Наташа, легко и даже весело переносившая первое время разлуки с своим женихом, теперь с каждым днем становилась взволнованнее и нетерпеливее. Мысль о том, что так, даром, ни для кого пропадает ее лучшее время, которое бы она употребила на любовь к нему, неотступно мучила ее. Письма его большей частью сердили ее. Ей оскорбительно было думать, что тогда как она живет только мыслью о нем, он живет настоящею жизнью, видит новые места, новых людей, которые для него интересны. Чем занимательнее были его письма, тем ей было досаднее. Ее же письма к нему не только не доставляли ей утешения, но представлялись скучной и фальшивой обязанностью. Она не умела писать, потому что не могла постигнуть возможности выразить в письме правдиво хоть одну тысячную долю того, что она привыкла выражать голосом, улыбкой и взглядом. Она писала ему классически однообразные, сухие письма, которым сама не приписывала никакого значения и в которых, по брульонам, графиня поправляла ей орфографические ошибки.

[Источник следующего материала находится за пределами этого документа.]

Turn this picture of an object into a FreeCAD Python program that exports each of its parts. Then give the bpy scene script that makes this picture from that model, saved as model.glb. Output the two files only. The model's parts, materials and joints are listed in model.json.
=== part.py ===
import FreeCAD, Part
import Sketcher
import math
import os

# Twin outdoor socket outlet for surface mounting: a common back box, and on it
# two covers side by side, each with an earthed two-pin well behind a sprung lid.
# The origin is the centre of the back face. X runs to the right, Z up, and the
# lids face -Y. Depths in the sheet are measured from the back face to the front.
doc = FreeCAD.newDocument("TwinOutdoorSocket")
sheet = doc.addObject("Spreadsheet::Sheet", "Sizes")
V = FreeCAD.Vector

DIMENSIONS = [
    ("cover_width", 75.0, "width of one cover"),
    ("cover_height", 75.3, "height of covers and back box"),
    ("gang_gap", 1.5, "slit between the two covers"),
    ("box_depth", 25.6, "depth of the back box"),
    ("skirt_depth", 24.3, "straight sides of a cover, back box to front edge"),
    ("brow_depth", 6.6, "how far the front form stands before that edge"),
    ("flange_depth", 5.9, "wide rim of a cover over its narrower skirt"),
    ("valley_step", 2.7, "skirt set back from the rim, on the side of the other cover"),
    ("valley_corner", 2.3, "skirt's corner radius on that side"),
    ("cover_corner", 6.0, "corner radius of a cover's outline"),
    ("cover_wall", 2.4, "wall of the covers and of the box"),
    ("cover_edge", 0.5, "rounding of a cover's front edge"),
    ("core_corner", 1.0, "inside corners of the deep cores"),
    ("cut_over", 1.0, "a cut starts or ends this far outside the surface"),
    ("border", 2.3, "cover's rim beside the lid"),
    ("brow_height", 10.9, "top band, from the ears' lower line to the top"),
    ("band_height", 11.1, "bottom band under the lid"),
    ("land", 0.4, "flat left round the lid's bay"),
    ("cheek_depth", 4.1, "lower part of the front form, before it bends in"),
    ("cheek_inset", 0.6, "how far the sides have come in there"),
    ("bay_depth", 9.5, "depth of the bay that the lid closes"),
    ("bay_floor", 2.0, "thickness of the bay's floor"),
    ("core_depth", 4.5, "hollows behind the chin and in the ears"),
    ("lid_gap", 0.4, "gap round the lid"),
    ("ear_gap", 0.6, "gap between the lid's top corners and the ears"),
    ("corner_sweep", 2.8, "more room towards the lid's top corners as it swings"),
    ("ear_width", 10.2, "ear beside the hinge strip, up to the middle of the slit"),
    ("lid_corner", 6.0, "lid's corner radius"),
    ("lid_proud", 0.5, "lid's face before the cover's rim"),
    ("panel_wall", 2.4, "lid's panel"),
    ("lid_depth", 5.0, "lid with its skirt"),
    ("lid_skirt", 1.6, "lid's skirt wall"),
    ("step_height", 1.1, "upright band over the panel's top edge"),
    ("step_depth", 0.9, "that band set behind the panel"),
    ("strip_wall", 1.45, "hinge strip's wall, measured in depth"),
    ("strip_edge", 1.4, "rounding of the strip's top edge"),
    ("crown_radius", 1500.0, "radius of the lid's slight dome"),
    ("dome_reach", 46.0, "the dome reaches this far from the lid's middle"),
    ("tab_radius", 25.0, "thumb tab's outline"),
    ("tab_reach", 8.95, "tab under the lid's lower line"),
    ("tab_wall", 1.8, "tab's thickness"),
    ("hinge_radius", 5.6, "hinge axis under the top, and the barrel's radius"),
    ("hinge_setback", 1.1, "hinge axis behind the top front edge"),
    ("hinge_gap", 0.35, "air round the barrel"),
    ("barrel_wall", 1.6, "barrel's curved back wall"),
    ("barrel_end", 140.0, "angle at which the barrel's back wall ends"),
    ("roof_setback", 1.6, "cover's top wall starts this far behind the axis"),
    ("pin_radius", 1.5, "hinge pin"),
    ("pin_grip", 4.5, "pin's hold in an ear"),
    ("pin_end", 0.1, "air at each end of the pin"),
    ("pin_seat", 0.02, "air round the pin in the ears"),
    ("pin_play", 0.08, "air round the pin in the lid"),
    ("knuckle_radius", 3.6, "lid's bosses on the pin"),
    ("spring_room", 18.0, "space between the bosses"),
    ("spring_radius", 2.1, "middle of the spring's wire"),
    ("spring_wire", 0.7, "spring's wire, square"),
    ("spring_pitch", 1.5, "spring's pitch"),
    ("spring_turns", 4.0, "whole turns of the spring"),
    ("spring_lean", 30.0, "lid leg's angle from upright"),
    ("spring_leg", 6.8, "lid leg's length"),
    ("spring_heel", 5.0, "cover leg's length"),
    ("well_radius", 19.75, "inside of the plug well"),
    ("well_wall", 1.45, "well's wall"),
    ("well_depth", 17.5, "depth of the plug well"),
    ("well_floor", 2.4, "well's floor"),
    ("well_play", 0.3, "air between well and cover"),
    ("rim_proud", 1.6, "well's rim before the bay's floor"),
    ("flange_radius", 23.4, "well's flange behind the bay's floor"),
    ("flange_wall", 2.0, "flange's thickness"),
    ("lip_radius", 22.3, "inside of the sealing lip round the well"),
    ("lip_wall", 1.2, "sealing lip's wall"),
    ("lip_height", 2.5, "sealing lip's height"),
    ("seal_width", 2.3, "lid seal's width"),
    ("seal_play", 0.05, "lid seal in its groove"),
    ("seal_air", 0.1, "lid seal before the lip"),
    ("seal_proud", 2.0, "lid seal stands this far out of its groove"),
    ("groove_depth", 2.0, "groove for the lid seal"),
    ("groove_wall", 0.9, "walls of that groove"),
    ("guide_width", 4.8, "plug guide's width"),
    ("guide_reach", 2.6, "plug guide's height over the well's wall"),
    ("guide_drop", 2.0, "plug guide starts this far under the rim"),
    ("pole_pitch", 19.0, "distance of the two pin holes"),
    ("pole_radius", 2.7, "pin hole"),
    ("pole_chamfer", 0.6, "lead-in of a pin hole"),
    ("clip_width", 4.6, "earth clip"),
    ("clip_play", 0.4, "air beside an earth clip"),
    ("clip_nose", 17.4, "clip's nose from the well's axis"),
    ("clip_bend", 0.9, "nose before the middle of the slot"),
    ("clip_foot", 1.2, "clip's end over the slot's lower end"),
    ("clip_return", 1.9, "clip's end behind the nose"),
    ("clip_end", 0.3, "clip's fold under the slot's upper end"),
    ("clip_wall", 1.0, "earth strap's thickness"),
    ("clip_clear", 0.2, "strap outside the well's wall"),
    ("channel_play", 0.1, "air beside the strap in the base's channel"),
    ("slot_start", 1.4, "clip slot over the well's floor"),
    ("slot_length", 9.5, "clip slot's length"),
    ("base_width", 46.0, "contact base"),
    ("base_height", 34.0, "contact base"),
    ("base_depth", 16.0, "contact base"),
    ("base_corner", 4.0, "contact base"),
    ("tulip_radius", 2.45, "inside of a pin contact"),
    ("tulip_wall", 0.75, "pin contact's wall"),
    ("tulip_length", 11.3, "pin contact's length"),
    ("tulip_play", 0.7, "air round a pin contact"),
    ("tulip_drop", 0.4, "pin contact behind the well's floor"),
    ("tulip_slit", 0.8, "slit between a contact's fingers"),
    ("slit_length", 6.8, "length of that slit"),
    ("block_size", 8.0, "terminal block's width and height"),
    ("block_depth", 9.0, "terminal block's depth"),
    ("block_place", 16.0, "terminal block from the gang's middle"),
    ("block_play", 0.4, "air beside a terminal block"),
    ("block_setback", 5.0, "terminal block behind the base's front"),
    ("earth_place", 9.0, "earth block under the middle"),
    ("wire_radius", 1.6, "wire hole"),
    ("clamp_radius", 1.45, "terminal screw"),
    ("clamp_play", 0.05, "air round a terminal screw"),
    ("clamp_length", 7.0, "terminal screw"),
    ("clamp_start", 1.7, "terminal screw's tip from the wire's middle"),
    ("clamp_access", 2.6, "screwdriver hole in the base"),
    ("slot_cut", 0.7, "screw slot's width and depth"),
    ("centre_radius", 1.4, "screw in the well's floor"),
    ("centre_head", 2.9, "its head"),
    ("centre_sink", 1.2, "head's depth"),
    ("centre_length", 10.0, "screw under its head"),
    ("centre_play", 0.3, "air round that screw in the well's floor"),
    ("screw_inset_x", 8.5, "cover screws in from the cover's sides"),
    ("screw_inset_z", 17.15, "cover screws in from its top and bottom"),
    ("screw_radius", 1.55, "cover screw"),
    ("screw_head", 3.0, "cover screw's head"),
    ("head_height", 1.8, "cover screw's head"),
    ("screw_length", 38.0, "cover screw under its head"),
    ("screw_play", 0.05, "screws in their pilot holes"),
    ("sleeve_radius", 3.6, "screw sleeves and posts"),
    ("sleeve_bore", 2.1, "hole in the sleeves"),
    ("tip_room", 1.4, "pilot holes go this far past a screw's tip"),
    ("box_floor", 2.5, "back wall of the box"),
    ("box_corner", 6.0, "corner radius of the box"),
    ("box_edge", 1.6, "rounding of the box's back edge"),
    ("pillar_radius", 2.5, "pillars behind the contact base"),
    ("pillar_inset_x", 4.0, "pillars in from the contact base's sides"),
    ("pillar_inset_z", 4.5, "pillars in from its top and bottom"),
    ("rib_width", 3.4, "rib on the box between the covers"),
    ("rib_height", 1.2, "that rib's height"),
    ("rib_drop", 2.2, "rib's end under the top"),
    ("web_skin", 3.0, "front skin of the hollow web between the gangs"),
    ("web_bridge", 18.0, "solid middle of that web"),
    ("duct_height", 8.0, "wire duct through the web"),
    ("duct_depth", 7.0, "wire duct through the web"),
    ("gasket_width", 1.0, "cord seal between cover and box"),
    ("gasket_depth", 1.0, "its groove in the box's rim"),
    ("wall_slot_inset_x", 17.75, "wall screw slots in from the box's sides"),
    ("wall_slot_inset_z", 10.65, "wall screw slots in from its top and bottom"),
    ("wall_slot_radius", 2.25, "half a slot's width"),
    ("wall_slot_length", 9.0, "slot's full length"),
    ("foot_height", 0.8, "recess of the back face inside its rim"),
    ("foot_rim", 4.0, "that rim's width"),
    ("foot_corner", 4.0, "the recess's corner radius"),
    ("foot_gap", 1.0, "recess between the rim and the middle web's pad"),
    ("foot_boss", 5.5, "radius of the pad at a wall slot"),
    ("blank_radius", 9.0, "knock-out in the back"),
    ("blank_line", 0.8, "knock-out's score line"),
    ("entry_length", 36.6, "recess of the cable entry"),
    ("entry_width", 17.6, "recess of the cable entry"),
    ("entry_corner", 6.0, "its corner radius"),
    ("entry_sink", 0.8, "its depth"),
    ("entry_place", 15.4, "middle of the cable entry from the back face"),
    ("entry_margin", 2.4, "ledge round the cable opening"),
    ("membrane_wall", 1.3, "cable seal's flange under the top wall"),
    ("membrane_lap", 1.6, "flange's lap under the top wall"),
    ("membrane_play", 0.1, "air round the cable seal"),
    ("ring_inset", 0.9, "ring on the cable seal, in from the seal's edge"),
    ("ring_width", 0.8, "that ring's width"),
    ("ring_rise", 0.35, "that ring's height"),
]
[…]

Здоровье графини все не поправлялось; но откладывать поездку в Москву уже не было возможности. Нужно было делать приданое, нужно было продать дом, и притом князя Андрея ждали сперва в Москву, где в эту зиму жил князь Николай Андреич, и Наташа была уверена, что он уже приехал.

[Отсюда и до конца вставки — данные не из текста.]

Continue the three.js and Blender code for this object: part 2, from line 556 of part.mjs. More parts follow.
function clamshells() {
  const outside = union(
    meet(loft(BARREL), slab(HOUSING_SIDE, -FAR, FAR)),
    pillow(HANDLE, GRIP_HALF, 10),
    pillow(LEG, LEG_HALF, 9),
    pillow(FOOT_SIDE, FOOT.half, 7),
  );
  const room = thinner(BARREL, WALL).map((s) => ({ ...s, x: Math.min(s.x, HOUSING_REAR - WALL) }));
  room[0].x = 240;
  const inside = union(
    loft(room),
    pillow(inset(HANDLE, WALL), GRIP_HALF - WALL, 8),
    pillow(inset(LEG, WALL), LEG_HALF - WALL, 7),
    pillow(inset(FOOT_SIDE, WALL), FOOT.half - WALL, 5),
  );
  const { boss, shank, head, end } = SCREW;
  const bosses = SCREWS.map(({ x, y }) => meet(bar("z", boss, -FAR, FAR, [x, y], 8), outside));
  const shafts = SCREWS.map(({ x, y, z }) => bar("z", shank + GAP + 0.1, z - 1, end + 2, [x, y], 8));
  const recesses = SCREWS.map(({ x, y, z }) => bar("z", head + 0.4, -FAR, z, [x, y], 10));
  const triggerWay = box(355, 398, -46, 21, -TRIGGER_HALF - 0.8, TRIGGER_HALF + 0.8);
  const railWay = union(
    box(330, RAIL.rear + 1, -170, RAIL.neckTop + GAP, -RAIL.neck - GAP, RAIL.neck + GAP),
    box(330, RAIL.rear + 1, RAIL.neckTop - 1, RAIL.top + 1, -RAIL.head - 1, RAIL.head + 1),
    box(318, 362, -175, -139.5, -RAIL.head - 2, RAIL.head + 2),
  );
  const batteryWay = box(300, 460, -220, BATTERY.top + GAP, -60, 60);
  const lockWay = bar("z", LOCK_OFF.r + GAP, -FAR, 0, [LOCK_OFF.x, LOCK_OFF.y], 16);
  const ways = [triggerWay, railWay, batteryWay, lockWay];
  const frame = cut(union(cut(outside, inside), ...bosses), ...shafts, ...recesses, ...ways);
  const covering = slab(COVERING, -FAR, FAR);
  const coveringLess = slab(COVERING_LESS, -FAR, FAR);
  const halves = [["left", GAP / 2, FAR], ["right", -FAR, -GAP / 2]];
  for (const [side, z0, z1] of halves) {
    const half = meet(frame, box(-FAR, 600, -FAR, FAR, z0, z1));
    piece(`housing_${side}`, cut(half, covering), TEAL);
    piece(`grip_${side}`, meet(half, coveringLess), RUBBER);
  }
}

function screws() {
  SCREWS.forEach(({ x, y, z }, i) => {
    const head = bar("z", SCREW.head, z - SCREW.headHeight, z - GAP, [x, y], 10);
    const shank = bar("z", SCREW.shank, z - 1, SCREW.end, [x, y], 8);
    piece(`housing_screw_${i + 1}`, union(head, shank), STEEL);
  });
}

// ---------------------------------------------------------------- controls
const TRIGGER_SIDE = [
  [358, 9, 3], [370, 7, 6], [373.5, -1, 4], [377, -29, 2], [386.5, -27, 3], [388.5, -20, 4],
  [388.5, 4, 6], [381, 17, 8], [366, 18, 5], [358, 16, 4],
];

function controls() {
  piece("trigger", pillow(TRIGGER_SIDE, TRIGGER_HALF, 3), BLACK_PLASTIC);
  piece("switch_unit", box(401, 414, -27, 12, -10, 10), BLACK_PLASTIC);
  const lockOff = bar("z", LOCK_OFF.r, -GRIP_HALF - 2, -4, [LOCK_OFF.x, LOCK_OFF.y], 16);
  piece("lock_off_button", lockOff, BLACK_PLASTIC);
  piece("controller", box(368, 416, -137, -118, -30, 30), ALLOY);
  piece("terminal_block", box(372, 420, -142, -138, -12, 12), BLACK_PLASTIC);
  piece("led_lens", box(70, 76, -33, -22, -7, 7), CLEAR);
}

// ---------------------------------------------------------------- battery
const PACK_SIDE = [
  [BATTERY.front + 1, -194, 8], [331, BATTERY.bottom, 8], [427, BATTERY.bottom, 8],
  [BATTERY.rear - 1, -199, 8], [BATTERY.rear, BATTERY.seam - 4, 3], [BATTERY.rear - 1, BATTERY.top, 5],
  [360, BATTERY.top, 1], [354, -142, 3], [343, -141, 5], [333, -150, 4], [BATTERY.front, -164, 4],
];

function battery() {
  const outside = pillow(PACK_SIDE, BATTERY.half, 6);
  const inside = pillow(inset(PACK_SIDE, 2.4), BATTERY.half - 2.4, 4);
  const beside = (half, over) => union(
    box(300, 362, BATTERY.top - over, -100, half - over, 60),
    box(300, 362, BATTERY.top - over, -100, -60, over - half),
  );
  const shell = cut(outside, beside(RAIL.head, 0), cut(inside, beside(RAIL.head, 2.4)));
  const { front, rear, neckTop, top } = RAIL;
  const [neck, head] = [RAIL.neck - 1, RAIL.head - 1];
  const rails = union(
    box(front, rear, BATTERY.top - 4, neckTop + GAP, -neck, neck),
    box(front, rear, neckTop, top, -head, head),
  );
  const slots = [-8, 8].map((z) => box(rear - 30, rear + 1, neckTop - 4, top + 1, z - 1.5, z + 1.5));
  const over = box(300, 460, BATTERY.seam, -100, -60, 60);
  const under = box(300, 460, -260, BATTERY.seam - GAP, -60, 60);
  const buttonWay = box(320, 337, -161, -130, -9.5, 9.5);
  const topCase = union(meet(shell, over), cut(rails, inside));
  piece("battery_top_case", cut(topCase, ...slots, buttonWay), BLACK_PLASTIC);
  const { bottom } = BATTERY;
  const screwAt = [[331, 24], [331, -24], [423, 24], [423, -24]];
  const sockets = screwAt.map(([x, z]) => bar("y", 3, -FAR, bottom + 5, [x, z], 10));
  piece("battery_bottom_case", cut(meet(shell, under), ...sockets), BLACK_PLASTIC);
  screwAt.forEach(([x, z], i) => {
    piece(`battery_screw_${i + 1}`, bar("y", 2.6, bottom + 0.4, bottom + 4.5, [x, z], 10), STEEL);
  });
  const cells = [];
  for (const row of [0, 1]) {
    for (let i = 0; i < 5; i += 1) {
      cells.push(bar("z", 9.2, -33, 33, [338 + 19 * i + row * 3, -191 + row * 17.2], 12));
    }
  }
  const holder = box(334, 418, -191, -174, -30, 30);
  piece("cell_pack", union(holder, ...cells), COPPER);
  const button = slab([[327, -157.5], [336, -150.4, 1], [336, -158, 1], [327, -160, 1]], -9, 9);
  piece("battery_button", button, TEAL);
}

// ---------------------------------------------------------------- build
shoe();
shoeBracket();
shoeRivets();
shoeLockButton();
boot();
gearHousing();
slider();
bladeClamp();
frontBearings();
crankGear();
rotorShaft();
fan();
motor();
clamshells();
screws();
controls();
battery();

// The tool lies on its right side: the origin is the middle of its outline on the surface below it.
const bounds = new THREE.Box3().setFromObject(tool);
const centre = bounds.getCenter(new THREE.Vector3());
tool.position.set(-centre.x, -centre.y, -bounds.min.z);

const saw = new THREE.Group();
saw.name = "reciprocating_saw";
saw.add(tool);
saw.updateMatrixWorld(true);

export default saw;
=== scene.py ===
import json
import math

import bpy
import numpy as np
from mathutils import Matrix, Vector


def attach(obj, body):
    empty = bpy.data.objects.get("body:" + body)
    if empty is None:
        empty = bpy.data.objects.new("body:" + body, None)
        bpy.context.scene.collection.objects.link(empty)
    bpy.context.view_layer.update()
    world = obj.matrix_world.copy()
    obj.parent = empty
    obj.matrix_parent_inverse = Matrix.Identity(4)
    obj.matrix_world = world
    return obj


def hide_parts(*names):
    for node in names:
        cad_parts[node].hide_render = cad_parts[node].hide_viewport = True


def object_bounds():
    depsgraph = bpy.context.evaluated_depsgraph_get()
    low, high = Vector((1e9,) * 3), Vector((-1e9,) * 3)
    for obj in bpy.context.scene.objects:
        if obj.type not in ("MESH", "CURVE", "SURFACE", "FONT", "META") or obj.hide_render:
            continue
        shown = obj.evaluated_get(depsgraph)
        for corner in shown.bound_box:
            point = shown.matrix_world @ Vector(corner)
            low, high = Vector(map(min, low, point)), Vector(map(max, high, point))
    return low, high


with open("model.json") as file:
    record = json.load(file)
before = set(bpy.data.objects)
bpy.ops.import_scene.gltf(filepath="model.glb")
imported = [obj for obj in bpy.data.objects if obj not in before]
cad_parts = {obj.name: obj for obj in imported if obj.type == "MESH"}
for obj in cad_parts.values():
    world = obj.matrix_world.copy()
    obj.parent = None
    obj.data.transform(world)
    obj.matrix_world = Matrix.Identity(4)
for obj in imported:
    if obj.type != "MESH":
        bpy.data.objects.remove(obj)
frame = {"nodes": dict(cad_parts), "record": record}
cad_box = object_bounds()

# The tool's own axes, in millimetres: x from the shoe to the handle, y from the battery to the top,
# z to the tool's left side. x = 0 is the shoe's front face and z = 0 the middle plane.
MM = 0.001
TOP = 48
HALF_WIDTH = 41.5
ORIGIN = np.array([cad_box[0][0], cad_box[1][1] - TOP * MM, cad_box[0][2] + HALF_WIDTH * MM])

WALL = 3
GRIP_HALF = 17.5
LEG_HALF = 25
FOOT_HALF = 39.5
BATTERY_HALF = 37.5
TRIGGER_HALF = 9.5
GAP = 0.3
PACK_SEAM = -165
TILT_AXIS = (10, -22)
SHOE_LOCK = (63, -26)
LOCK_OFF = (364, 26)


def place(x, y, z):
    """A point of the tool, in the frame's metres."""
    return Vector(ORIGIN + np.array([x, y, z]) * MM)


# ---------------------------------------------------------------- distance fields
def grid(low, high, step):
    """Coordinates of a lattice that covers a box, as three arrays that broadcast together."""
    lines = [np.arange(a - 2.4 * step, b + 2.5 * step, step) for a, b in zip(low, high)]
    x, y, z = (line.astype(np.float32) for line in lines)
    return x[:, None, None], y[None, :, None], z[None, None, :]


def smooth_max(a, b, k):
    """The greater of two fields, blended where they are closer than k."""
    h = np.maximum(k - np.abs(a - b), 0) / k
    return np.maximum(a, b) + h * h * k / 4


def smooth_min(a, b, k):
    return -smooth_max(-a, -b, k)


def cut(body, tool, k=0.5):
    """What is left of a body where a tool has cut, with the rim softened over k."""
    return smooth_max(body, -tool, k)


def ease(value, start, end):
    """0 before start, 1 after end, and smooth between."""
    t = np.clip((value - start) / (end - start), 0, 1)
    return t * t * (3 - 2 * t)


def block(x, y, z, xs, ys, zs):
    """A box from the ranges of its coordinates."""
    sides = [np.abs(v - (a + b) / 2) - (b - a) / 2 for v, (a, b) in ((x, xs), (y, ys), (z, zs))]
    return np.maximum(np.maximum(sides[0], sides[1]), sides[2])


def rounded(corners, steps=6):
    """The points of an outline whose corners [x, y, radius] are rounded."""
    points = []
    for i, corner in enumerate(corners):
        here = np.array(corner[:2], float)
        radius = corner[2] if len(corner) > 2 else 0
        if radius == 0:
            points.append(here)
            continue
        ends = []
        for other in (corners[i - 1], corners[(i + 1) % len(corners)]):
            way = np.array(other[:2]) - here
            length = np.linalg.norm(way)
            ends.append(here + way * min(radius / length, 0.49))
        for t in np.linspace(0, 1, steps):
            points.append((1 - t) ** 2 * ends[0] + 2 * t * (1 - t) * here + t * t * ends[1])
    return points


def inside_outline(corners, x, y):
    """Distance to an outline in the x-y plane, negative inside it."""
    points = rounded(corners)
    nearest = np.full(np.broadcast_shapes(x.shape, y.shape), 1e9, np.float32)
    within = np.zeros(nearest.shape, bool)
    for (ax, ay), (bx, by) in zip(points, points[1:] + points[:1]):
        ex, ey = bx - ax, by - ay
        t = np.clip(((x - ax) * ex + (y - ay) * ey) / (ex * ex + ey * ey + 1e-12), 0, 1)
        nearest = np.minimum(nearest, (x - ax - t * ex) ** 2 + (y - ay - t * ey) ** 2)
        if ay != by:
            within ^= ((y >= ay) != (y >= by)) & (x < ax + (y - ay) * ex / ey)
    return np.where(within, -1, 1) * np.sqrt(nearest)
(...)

Графиня осталась в деревне, а граф, взяв с собой Соню и Наташу, в конце января поехал в Москву.



Пьер после сватовства князя Андрея и Наташи, без всякой очевидной причины, вдруг почувствовал невозможность продолжать прежнюю жизнь. Как ни твердо он был убежден в истинах, открытых ему его благодетелем, как ни радостно ему было то первое время увлечения внутренней работой самосовершенствования, которой он предался с таким жаром, после помолвки князя Андрея с Наташей и после смерти Иосифа Алексеевича, о которой он получил известие почти в то же время, – вся прелесть этой прежней жизни вдруг пропала для него. Остался один остов жизни: его дом с блестящею женой, пользовавшеюся теперь милостями одного важного лица, знакомство со всем Петербургом и служба с скучными формальностями. И эта прежняя жизнь вдруг с неожиданной мерзостью представилась Пьеру. Он перестал писать свой дневник, избегал общества братьев, стал опять ездить в клуб, стал опять много пить, опять сблизился с холостыми компаниями и начал вести такую жизнь, что графиня Елена Васильевна сочла нужным сделать ему строгое замечание. Пьер почувствовав, что она была права, и чтобы не компрометировать свою жену, уехал в Москву.